• _Problem_: Copy out every line of the data exactly.

• _Information supplied_:
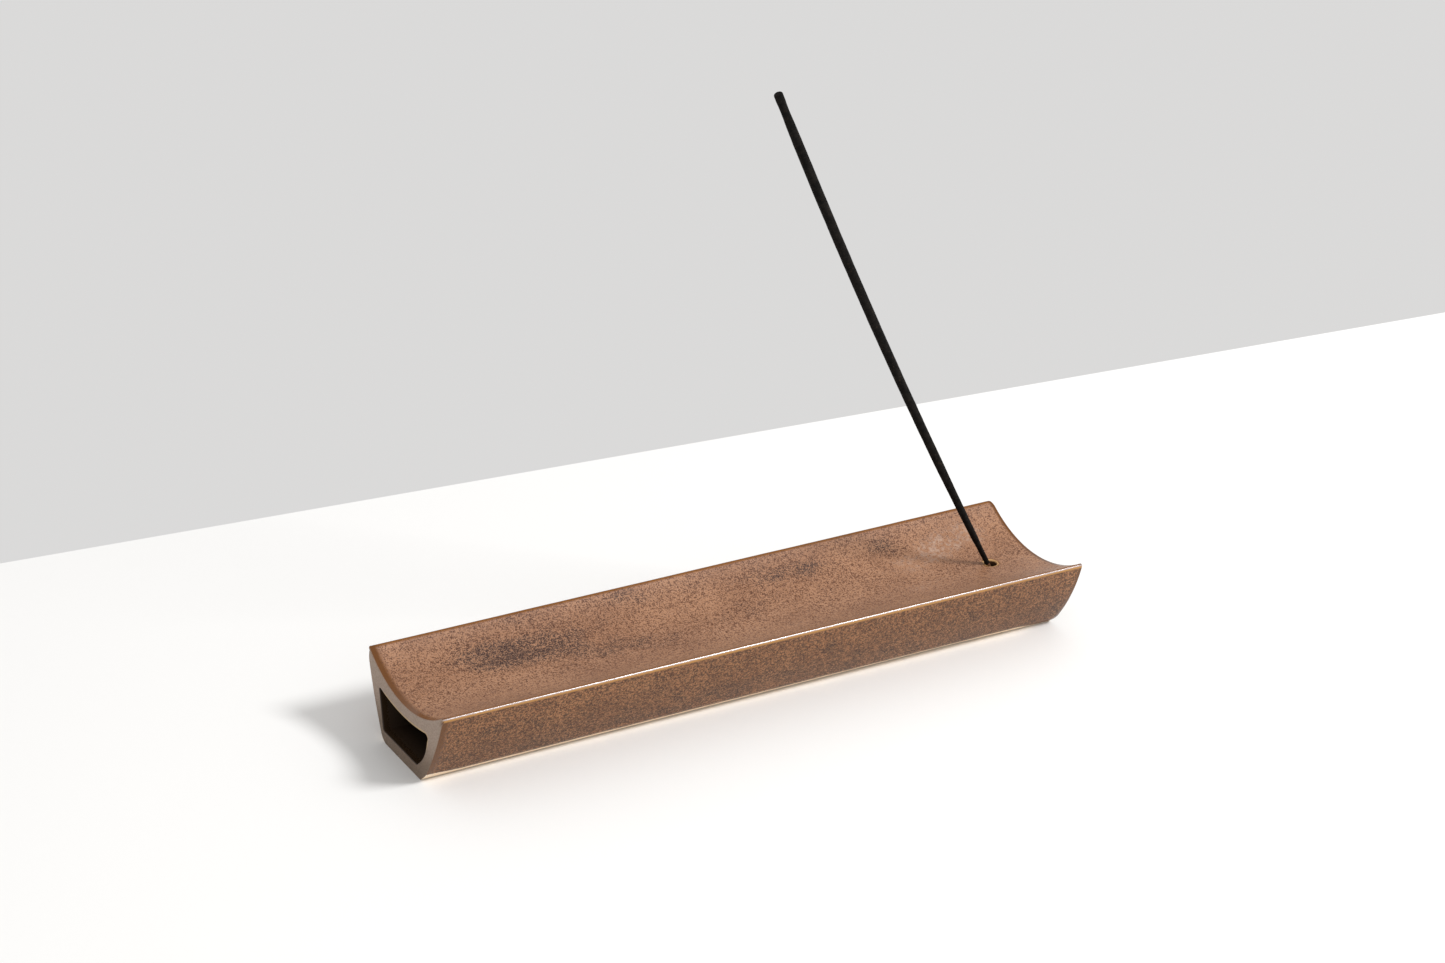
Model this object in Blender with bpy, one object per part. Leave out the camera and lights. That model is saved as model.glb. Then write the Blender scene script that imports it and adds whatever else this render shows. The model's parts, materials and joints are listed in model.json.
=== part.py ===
"""Incense burner: a hollow stoneware bar with a troughed top, and the stick that leans in it.

The bar lies along X and stands on its underside at Z = 0. Both ends are cut square. A tunnel
runs right through it, and a small upright hole joins the trough to the tunnel near the +X end.
The incense stick goes down through that hole and leans back over the trough, towards -X.
"""

import math

import bmesh
import bpy
from mathutils import Vector

MM = 0.001

# Bar. Half widths are given at the -X end and at the +X end, where the section opens a little.
LENGTH = 230.0 * MM
LIP_HEIGHT = 27.2 * MM
LIP_HALF_WIDTH = (24.2 * MM, 25.3 * MM)
FOOT_HALF_WIDTH = (13.2 * MM, 13.6 * MM)
SIDE_BULGE = (0.5 * MM, 1.5 * MM)
TROUGH_DEPTH = 7.9 * MM
FOOT_ROUND = 3.2 * MM
END_ROUND = 0.35 * MM

# The lip's sharp corner stands this far out and up before the rounding takes it back.
LIP_ROUND = 1.5 * MM
LIP_CORNER_OUT = 0.5 * MM
LIP_CORNER_UP = 0.55 * MM

# Tunnel. The opening sits a little towards the back, and its front wall slants.
TUNNEL_FLOOR = 3.8 * MM
TUNNEL_TOP_CORNER = 16.9 * MM
TUNNEL_CEILING_SAG = 1.7 * MM
TUNNEL_BACK = (16.2 * MM, 12.9 * MM)
TUNNEL_FRONT = (-16.1 * MM, -9.2 * MM)
TUNNEL_FRONT_BULGE = 1.2 * MM
TUNNEL_CRISP_CORNER = 0.6 * MM
TUNNEL_SOFT_CORNER = 2.4 * MM
TUNNEL_MOUTH_ROUND = 0.2 * MM

# Stick hole, upright through the trough floor.
HOLE_X = 97.6 * MM
HOLE_RADIUS = 2.1 * MM
HOLE_RIM = 0.5 * MM
HOLE_RIM_TURN = math.radians(75)
HOLE_CUT_PAST = 1.0 * MM
HOLE_SIDES = 32

# Incense stick. Distances along it are counted from the trough floor.
STICK_LEAN = math.radians(28.5)
STICK_SHOWING = 198.8 * MM
STICK_BOW = 1.83 * MM
STICK_FLOOR_GAP = 0.3 * MM
CORE_RADIUS = 0.7 * MM
CORE_TOP = 195.0 * MM
CORE_END_CHAMFER = 0.15 * MM
COAT_GAP = 0.2 * MM
COAT_RADII = (
    (13.0 * MM, 1.10 * MM),
    (30.0 * MM, 1.27 * MM),
    (60.0 * MM, 1.47 * MM),
    (110.0 * MM, 1.55 * MM),
    (170.0 * MM, 1.53 * MM),
    (190.0 * MM, 1.31 * MM),
    (196.0 * MM, 1.38 * MM),
)
TIP_ROUND = 0.7 * MM
TIP_TURN = math.radians(80)

# How finely the round stretches are cut: round the stick, along each side of an outline and
# round each of its corners (both in the order of its corners). The foot's bends are plain.
STICK_SIDES = 20
CORE_STEPS = 16
COAT_STEPS = 22
BAR_STEPS = (26, 8, 1, 8)
TUNNEL_STEPS = (14, 6, 1, 2)
CORNER_STEPS = 5
BAR_CORNER_STEPS = (CORNER_STEPS, CORNER_STEPS, 2, 2)
TUNNEL_CORNER_STEPS = (CORNER_STEPS,) * 4
SHARP_EDGE = math.radians(35)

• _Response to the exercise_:
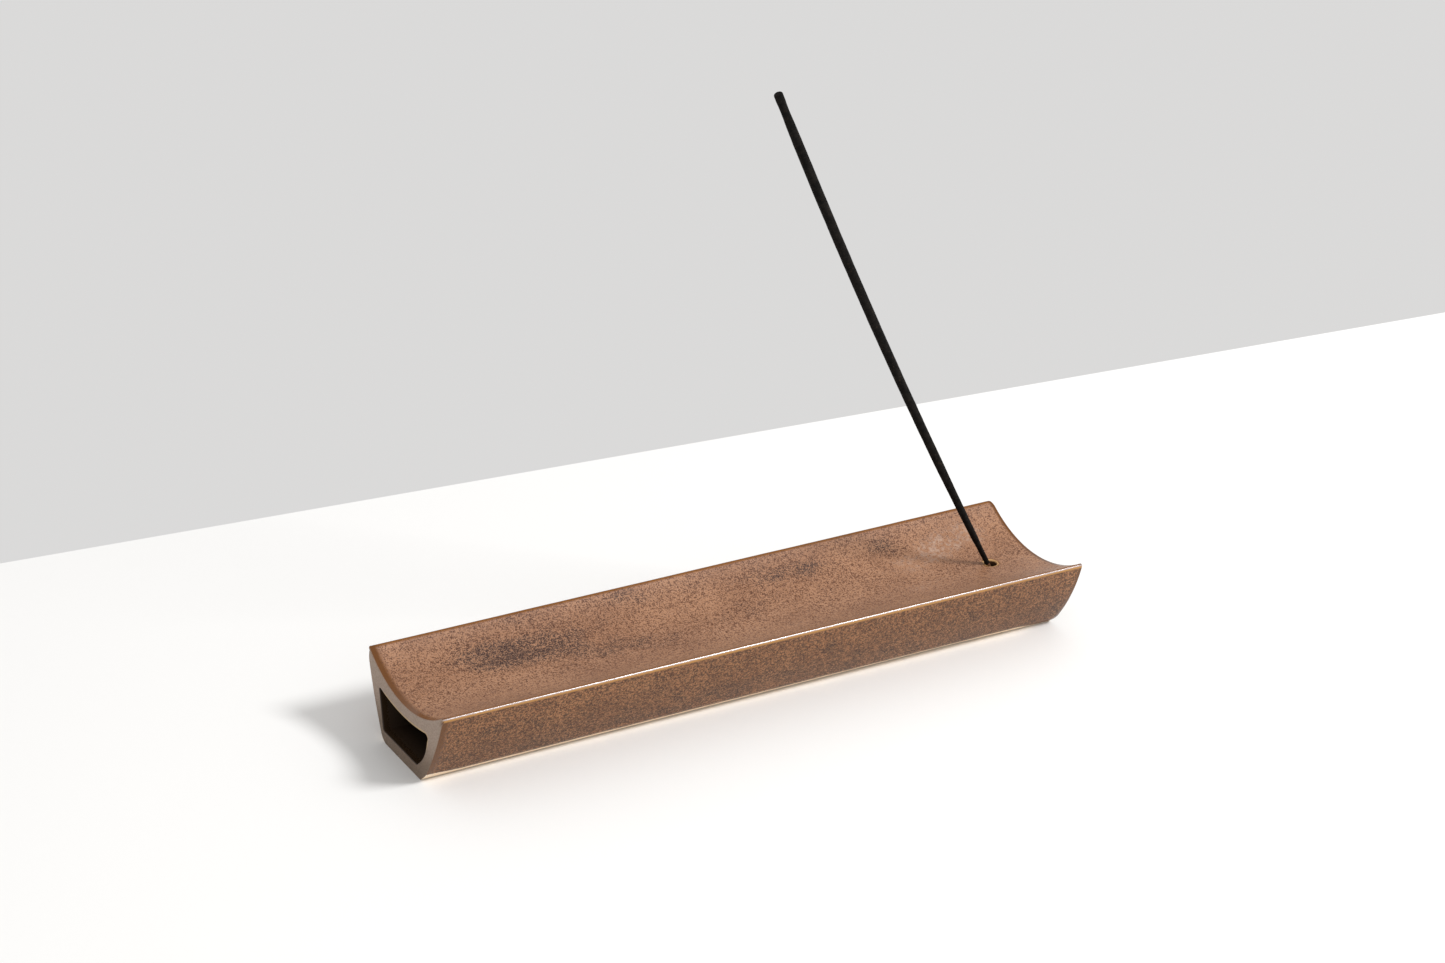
Model this object in Blender with bpy, one object per part. Leave out the camera and lights. That model is saved as model.glb. Then write the Blender scene script that imports it and adds whatever else this render shows. The model's parts, materials and joints are listed in model.json.
=== part.py ===
"""Incense burner: a hollow stoneware bar with a troughed top, and the stick that leans in it.

The bar lies along X and stands on its underside at Z = 0. Both ends are cut square. A tunnel
runs right through it, and a small upright hole joins the trough to the tunnel near the +X end.
The incense stick goes down through that hole and leans back over the trough, towards -X.
"""

import math

import bmesh
import bpy
from mathutils import Vector

MM = 0.001

# Bar. Half widths are given at the -X end and at the +X end, where the section opens a little.
LENGTH = 230.0 * MM
LIP_HEIGHT = 27.2 * MM
LIP_HALF_WIDTH = (24.2 * MM, 25.3 * MM)
FOOT_HALF_WIDTH = (13.2 * MM, 13.6 * MM)
SIDE_BULGE = (0.5 * MM, 1.5 * MM)
TROUGH_DEPTH = 7.9 * MM
FOOT_ROUND = 3.2 * MM
END_ROUND = 0.35 * MM

# The lip's sharp corner stands this far out and up before the rounding takes it back.
LIP_ROUND = 1.5 * MM
LIP_CORNER_OUT = 0.5 * MM
LIP_CORNER_UP = 0.55 * MM

# Tunnel. The opening sits a little towards the back, and its front wall slants.
TUNNEL_FLOOR = 3.8 * MM
TUNNEL_TOP_CORNER = 16.9 * MM
TUNNEL_CEILING_SAG = 1.7 * MM
TUNNEL_BACK = (16.2 * MM, 12.9 * MM)
TUNNEL_FRONT = (-16.1 * MM, -9.2 * MM)
TUNNEL_FRONT_BULGE = 1.2 * MM
TUNNEL_CRISP_CORNER = 0.6 * MM
TUNNEL_SOFT_CORNER = 2.4 * MM
TUNNEL_MOUTH_ROUND = 0.2 * MM

# Stick hole, upright through the trough floor.
HOLE_X = 97.6 * MM
HOLE_RADIUS = 2.1 * MM
HOLE_RIM = 0.5 * MM
HOLE_RIM_TURN = math.radians(75)
HOLE_CUT_PAST = 1.0 * MM
HOLE_SIDES = 32

# Incense stick. Distances along it are counted from the trough floor.
STICK_LEAN = math.radians(28.5)
STICK_SHOWING = 198.8 * MM
STICK_BOW = 1.83 * MM
STICK_FLOOR_GAP = 0.3 * MM
CORE_RADIUS = 0.7 * MM
CORE_TOP = 195.0 * MM
CORE_END_CHAMFER = 0.15 * MM
COAT_GAP = 0.2 * MM
COAT_RADII = (
    (13.0 * MM, 1.10 * MM),
    (30.0 * MM, 1.27 * MM),
    (60.0 * MM, 1.47 * MM),
    (110.0 * MM, 1.55 * MM),
    (170.0 * MM, 1.53 * MM),
    (190.0 * MM, 1.31 * MM),
    (196.0 * MM, 1.38 * MM),
)
TIP_ROUND = 0.7 * MM
TIP_TURN = math.radians(80)

# How finely the round stretches are cut: round the stick, along each side of an outline and
# round each of its corners (both in the order of its corners). The foot's bends are plain.
STICK_SIDES = 20
CORE_STEPS = 16
COAT_STEPS = 22
BAR_STEPS = (26, 8, 1, 8)
TUNNEL_STEPS = (14, 6, 1, 2)
CORNER_STEPS = 5
BAR_CORNER_STEPS = (CORNER_STEPS, CORNER_STEPS, 2, 2)
TUNNEL_CORNER_STEPS = (CORNER_STEPS,) * 4
SHARP_EDGE = math.radians(35)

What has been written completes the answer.